In the meantime, and perhaps appropriately festively for the time of year, we bring news of occasions on which the courts took a forgiving approach to procedural errors. We wouldn’t bank on the milk of human kindness continuing to flow through the court system in the dark days of January and February, however.
No More Mr Scrooge? Examples of Recent Judicial Benevolence
On no fewer than three occasions in the last couple of weeks the courts have confirmed what we already knew; judges are softies, really. The Court of Appeal kicked things off with a decision on filing of documents through the Electronic Working Pilot Scheme. The would-be Appellant in Microsoft Ireland Operations Limited v JH Enterprises Limited  EWCA Civ 1509 had used the scheme to e-file an appeal at 4.52pm on the last day of the period permitted for appealing, no fewer than 22 minutes after the close of the working day. The Respondent took the point that the appeal was filed out of time. The Court of Appeal disagreed. The Scheme had been introduced by CPRPD51O, which contained no provision limiting the time of day at which a document could be filed, and nothing in the provisions governing the traditional methods of filing contained any requirement for filing in office hours: the only limitation (at least in the Royal Courts of Justice) was the practical one of effecting delivery. When it was thought desirable that there should be such a limitation in the case of filing by fax and e-mail, which were not subject to the same practical limitation, an explicit requirement was introduced by CPRPD5A and CPRPD5B requiring filing in office hours.
By contrast, when PD51O introduced electronic filing, there were no explicit limitations on the permissible times of filing. Accordingly, no Rule or Practice Direction required filing in office hours in the case of electronic filing; and documents could be filed electronically out of office hours.
The same conclusion could be reached by reference to of CPRPD51O para.2.1, which states that ‘Electronic Working enables parties to issue proceedings and file documents online 24 hours a day every day all year round, including during out of normal Court office opening hours and on weekends and bank holidays, except …’.

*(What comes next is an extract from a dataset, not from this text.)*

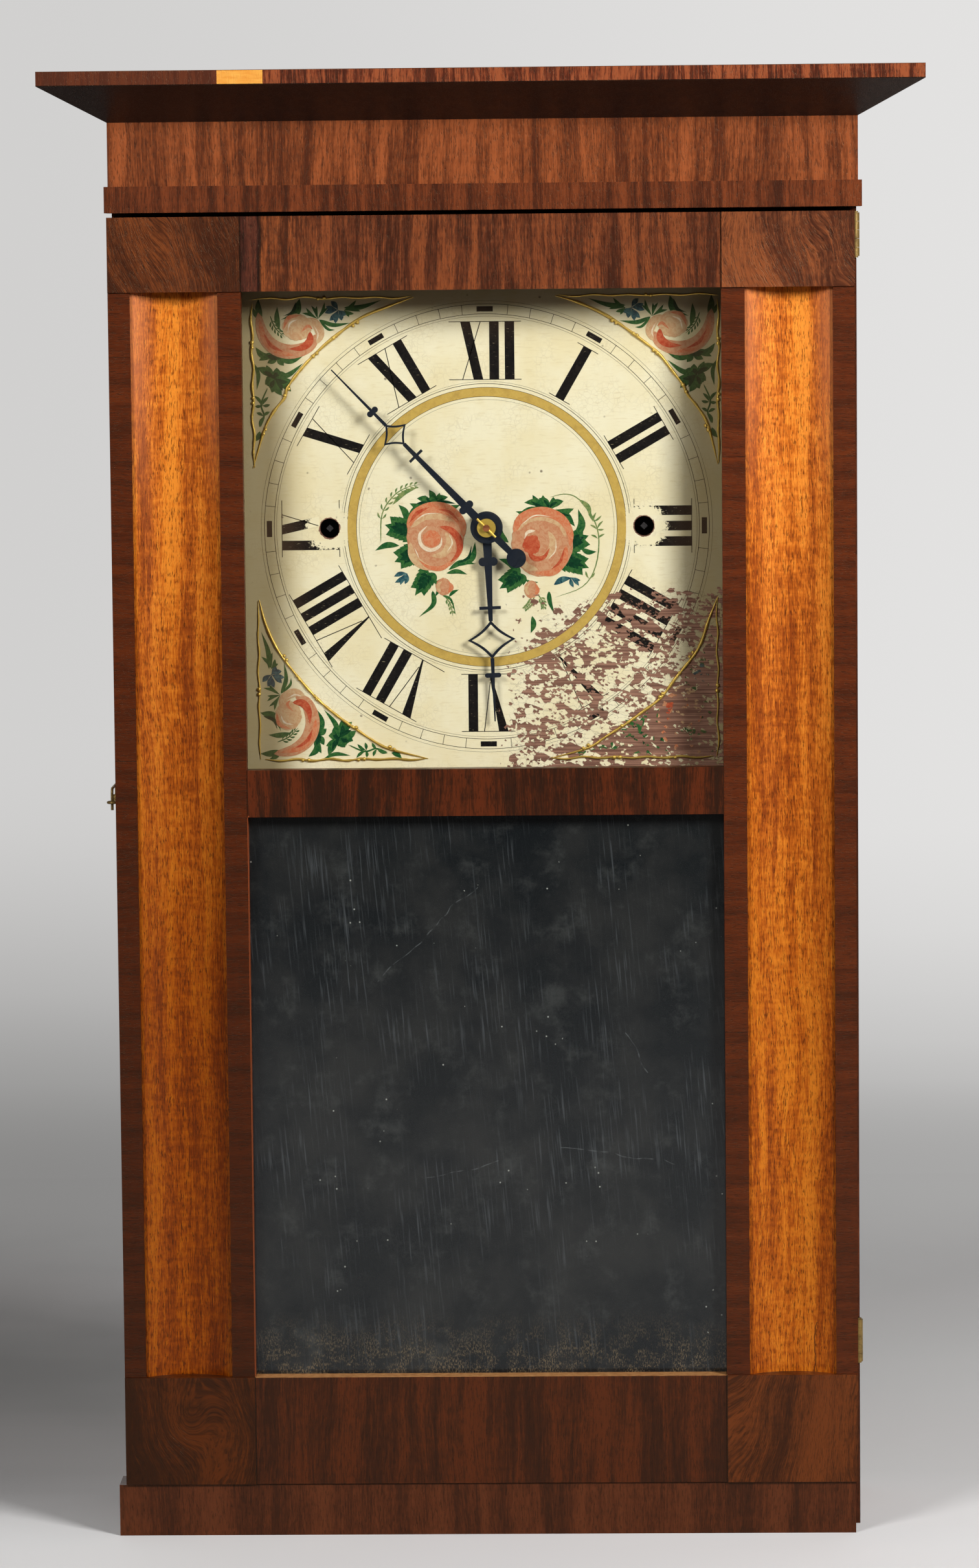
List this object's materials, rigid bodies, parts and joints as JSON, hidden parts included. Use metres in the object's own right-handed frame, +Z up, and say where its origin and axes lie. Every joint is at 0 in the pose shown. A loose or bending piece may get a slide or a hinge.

That provision read more like a general statement of the 24-hour availability of electronic filing than a specific rule, and was not directed explicitly to the question of the time of day at which a time limit for filing expired. However, it contained an unqualified statement that under the Scheme parties could ‘issue proceedings … 24 hours a day …, including out of normal Court office operating hours’. In the absence of any provision to the contrary and subject to any different order in the particular case, that would reasonably be understood by litigants as a statement that such filing would be effective for all purposes, including where time expired on the day in question.
Accordingly, the drafters of PD51O adopted a different approach from the drafters of PD5A and PD5B; but that, so the Court of Appeal concluded, was not particularly surprising. There was no reason why electronic filing should be treated in the same way as filing by e-mail or fax; rather there was some reason why it should not be: the Scheme was intended not simply to supplement traditional methods of filing but, as para.2.1 declared, to replace them (subject to some limited exceptions) with a wholly new method.
Good news for the Appellant in this particular case, no doubt (though by the time the Court made its decision the point was moot, permission to appeal already having been refused by the Court of Appeal). But under the Law that appeals always take as much time as you’ve got, we anticipate many more late nights for those preparing to e-file appeals and other documents under the Scheme.
Baby it’s Coldunell Outside
In Coldunell Limited v Hotel Management International Limited  EWHC 3084 (TCC) the Claimant purported to serve a Part 36 offer by email, when the Defendant had not consented to service by email. The Defendant asserted that this invalidated the offer.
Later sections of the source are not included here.